Monday, May 25, 2009

Would We Do It Again?

Would we do it again? No, not at our age now. We have done it once, enjoyed the journey and now we are happy to live out our days enjoying the fruit of our labour. However if it was a question of the clock being wound back would we go down the owner builder path again? We certainly would. We thoroughly recommend that everyone at least consider the owner building process. If you do, we found the following helpful

· Undertaking some major renovation tasks at our previous house provided us with some building experience
· Choosing subcontractors wisely (recommendations are useful). The cheapest is not always the best. Look after subcontractors (cups of tea etc). A good relationship will often yield good advice and valuable information. We may have just been lucky but every one of our subcontractors did an excellent job, fitted in with us and were very helpful. Many contractors are happy for you to reduce costs by doing some of the work yourself.
· Having access to paid long service leave enabled a lot of work to be completed in a shorter period of time
· We contracted a qualified builder (Rod Sheppard) to help us erect the frame, and we worked as his labourers. This saved us money, gave us the chance to learn skills on the job, and meant this complex stage was completed in a quarter of the time it would have taken us to do by ourselves.
· Attend as many house tours as you can, to get ideas for your own project and to learn from other people’s experiences.
· Publications such as Earth Garden, Renew Magazine, Grass Roots and Owner Builder frequently have useful articles and useful contacts. These and many helpful books can be found in local libraries.
· Improve your bbq skills so that friends look forward to visiting (and helping when you need an extra hand). This doesn’t always work, but it’s worth a try.
· Learn as much as you can about good design. By this we don’t mean the so called “good style” demonstrated in coffee table magazines, but design that works for you and the planet over the long term.

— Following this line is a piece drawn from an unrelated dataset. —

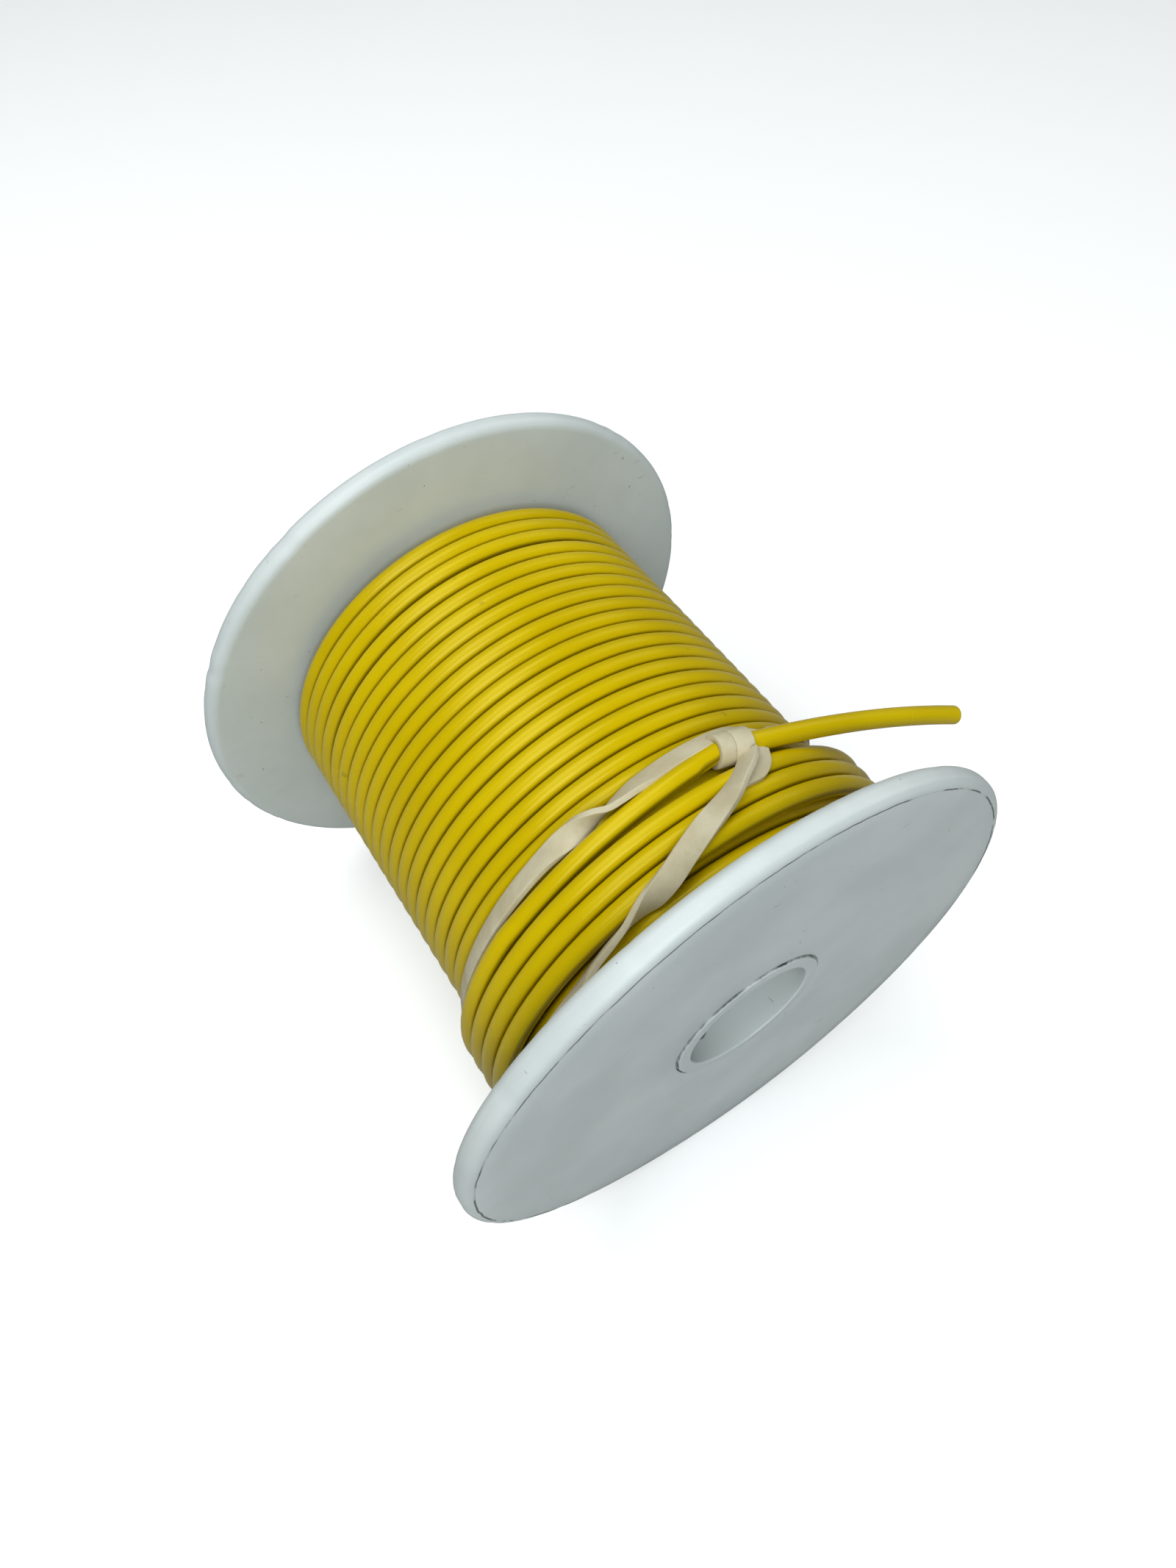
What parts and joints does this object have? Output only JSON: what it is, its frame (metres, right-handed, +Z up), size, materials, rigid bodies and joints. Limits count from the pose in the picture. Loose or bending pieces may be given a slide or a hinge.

In conclusion we recommend the completion of a Permaculture Design Certificate. This course introduces all the basic principles and concepts needed to develop plans for an energy efficient, environmentally friendly house which integrates with other infrastructure.

Here is a list of tradesmen/contractors we used or know, and whom we would happily recommend:
· Rod Sheppard - Marysville –survived the fires (Builder, building designer, draughtsman, building timber supplier) Top photo
· Kevin Jones -Chirnside Park (Very skilled and knowledgeable. Did our excavations, driveways and dams) Bottom photo
· Bill Hayes -Lilydale (Plumber & House fire defence sprinkler systems)
· Stephen Cook- Glen Iris (Top class Electrician)
· Glen Morris of SolarQuip Healesville (Solar Supplier & Installer)
· Regis Bezencon Healesville (Solar Supplier & Installer)
· Janelle Murphy of Australian 5Star -Bayswater (Energy Rater who will work through the process with clients, and Insulation consultant)
· Alan Duke of A&A Wormfarm Waste Systems - Hastings. Disposal of all grey and black waste water. Middle photo


Geoff said...

Thanks for the series of posts about building your home. Lots of great insights and inspiration! I especially like the idea of contracting a builder to help put up the frame, it seems so logical I wonder why I'd never considered it. The framing is the most daunting part of the whole building project, and the main part that had me considering getting builders to do the whole lot. Thanks again!

Andrew and Heather said...

Thanks Geoff, apart from getting things up quickly and expertly, we learned a lot working alongside Rod as we erected the frame. He was happy to share all sorts of hints and information which were very helpful later when finishing the rest of the building.
Most of our contractors charged by the hour and were happy for us to do the more mundane parts of the job which also saved us quite a bit.